- JOB:
Print again only this span: the line with "Continue the build123d", the line with "bpy.context.view_layer.update()", and all lines between them, exactly as given.

* BEGIN DATA EXTRACT *

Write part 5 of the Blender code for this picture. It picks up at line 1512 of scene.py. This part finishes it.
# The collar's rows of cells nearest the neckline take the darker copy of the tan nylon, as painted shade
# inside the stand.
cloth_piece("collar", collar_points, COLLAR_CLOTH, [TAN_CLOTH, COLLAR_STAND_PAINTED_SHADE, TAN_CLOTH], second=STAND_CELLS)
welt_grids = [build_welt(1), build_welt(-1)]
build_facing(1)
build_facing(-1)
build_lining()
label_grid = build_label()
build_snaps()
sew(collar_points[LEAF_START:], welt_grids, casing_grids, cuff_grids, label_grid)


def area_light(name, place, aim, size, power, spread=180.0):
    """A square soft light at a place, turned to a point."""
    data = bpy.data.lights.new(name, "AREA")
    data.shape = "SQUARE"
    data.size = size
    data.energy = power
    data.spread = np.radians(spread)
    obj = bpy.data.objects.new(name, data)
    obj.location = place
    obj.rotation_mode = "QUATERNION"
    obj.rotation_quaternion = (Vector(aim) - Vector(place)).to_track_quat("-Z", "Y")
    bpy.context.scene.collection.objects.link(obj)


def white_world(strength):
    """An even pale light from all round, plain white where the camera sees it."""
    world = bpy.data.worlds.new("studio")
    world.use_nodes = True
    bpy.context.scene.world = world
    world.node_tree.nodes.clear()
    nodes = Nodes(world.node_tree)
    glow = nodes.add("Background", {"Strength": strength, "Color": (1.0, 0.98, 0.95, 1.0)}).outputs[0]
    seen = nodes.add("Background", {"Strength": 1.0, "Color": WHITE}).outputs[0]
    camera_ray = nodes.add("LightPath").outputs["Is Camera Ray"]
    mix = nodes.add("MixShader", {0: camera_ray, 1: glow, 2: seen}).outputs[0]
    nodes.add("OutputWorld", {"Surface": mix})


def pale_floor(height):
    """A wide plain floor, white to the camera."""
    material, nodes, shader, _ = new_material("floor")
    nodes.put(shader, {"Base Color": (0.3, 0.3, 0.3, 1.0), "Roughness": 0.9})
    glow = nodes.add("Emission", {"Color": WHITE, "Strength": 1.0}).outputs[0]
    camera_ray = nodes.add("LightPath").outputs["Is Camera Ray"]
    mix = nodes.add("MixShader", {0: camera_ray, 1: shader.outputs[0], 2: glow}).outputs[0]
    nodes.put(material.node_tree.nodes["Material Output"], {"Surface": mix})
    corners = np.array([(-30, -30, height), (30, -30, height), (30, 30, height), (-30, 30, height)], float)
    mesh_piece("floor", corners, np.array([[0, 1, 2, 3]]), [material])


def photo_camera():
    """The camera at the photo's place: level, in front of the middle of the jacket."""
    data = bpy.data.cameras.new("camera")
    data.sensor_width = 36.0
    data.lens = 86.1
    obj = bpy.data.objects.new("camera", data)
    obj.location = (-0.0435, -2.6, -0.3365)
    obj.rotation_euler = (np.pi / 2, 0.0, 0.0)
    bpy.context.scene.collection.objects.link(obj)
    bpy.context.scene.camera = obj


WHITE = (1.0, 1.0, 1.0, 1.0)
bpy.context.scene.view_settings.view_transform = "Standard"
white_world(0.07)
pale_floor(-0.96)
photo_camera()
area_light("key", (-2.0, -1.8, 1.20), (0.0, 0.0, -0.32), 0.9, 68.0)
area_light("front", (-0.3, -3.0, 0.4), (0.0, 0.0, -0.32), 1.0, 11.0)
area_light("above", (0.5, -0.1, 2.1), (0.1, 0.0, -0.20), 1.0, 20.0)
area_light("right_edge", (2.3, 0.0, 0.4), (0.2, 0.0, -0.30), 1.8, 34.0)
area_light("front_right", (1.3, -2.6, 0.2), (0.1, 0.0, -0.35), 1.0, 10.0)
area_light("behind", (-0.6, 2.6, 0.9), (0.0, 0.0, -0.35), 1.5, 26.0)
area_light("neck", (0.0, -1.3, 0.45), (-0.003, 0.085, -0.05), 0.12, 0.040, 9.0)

* END DATA EXTRACT *
* BEGIN DATA EXTRACT *

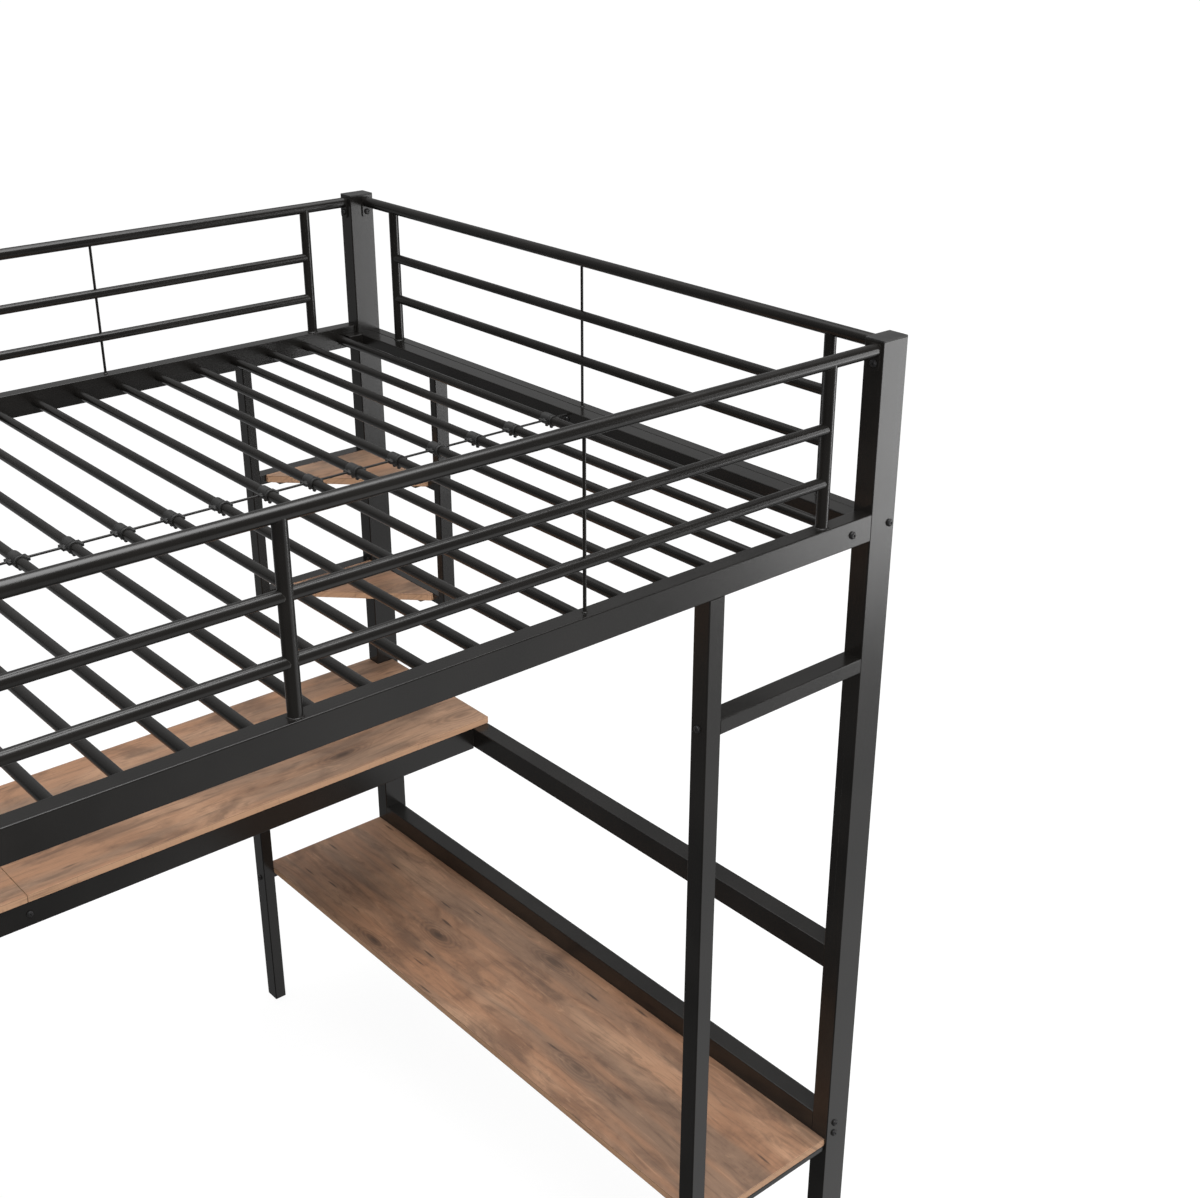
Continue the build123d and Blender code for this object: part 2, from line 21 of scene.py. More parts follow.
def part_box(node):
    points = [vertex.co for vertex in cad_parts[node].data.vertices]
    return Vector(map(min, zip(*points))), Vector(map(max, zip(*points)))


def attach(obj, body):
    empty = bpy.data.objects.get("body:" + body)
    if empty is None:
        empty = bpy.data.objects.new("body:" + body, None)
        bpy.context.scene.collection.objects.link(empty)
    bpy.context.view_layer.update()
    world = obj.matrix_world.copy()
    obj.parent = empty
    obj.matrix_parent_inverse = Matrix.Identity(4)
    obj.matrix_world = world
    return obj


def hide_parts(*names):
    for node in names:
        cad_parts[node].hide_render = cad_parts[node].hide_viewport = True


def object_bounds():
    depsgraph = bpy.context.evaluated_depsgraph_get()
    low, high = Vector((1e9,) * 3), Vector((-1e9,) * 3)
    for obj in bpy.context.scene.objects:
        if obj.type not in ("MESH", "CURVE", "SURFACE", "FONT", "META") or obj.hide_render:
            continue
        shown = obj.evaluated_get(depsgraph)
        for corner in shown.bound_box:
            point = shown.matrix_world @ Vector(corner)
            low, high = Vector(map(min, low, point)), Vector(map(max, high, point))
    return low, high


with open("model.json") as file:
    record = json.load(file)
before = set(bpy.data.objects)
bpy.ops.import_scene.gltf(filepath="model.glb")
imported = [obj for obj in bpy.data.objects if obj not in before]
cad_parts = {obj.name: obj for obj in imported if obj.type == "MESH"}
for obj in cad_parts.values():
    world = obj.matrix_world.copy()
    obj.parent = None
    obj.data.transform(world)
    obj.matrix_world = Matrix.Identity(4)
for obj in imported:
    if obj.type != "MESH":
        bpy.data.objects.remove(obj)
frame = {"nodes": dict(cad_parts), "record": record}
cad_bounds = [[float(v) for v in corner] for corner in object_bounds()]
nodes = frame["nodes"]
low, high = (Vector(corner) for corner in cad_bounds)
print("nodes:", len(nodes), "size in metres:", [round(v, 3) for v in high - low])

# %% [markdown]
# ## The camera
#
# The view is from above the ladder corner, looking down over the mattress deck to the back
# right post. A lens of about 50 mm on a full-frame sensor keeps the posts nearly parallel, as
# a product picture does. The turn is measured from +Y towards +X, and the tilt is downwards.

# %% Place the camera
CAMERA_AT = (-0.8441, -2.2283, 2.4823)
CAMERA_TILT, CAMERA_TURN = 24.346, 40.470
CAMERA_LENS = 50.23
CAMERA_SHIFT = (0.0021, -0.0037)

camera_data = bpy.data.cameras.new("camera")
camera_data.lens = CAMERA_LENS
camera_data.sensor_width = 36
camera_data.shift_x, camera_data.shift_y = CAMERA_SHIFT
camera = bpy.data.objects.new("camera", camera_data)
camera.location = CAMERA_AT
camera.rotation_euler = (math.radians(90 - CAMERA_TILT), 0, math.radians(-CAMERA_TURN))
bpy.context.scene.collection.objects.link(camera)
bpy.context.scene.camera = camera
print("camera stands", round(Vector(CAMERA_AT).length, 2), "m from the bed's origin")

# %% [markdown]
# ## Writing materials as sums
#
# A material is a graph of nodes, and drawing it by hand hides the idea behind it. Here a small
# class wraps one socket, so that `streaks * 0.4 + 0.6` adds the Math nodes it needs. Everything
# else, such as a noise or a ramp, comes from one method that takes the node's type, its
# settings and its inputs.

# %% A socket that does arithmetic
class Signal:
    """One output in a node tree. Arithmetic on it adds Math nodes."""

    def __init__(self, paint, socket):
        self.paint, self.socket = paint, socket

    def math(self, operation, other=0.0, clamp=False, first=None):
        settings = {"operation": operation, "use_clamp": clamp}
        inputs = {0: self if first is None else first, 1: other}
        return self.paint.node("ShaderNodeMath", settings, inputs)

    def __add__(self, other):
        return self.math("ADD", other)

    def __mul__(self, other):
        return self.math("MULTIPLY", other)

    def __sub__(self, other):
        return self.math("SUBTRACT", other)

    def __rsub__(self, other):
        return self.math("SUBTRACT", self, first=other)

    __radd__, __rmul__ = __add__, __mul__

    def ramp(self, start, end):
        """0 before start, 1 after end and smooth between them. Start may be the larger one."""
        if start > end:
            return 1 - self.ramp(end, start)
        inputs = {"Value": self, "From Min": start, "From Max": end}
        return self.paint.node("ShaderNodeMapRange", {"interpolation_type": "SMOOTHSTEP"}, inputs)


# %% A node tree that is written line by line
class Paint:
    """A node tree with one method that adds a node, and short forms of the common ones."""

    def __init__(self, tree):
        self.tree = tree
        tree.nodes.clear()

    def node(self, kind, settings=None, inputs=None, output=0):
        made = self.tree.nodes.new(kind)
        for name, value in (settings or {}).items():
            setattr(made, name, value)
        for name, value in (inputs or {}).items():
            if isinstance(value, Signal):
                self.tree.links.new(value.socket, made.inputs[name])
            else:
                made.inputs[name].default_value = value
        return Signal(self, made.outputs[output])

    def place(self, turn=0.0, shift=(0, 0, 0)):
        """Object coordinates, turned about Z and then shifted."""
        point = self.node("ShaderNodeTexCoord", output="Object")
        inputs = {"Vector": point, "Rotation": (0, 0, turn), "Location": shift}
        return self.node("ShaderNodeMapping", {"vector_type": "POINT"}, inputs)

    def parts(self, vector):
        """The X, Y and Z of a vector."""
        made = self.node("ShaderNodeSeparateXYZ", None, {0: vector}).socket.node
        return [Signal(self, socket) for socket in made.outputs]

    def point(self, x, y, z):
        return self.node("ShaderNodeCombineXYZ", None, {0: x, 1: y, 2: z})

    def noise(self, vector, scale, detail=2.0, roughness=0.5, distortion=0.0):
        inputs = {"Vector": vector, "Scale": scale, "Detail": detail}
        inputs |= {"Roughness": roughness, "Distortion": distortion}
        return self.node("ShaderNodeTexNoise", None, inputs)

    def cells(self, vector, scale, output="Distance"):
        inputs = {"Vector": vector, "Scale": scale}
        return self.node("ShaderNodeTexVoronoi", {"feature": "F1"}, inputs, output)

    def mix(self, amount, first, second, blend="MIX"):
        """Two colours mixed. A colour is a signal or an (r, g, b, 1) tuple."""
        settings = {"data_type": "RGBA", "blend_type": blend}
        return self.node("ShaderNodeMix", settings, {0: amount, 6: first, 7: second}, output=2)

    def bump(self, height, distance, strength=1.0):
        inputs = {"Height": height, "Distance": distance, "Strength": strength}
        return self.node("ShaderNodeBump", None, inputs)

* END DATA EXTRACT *

- EXERCISE ANSWER:
Continue the build123d and Blender code for this object: part 2, from line 21 of scene.py. More parts follow.
def part_box(node):
    points = [vertex.co for vertex in cad_parts[node].data.vertices]
    return Vector(map(min, zip(*points))), Vector(map(max, zip(*points)))


def attach(obj, body):
    empty = bpy.data.objects.get("body:" + body)
    if empty is None:
        empty = bpy.data.objects.new("body:" + body, None)
        bpy.context.scene.collection.objects.link(empty)
    bpy.context.view_layer.update()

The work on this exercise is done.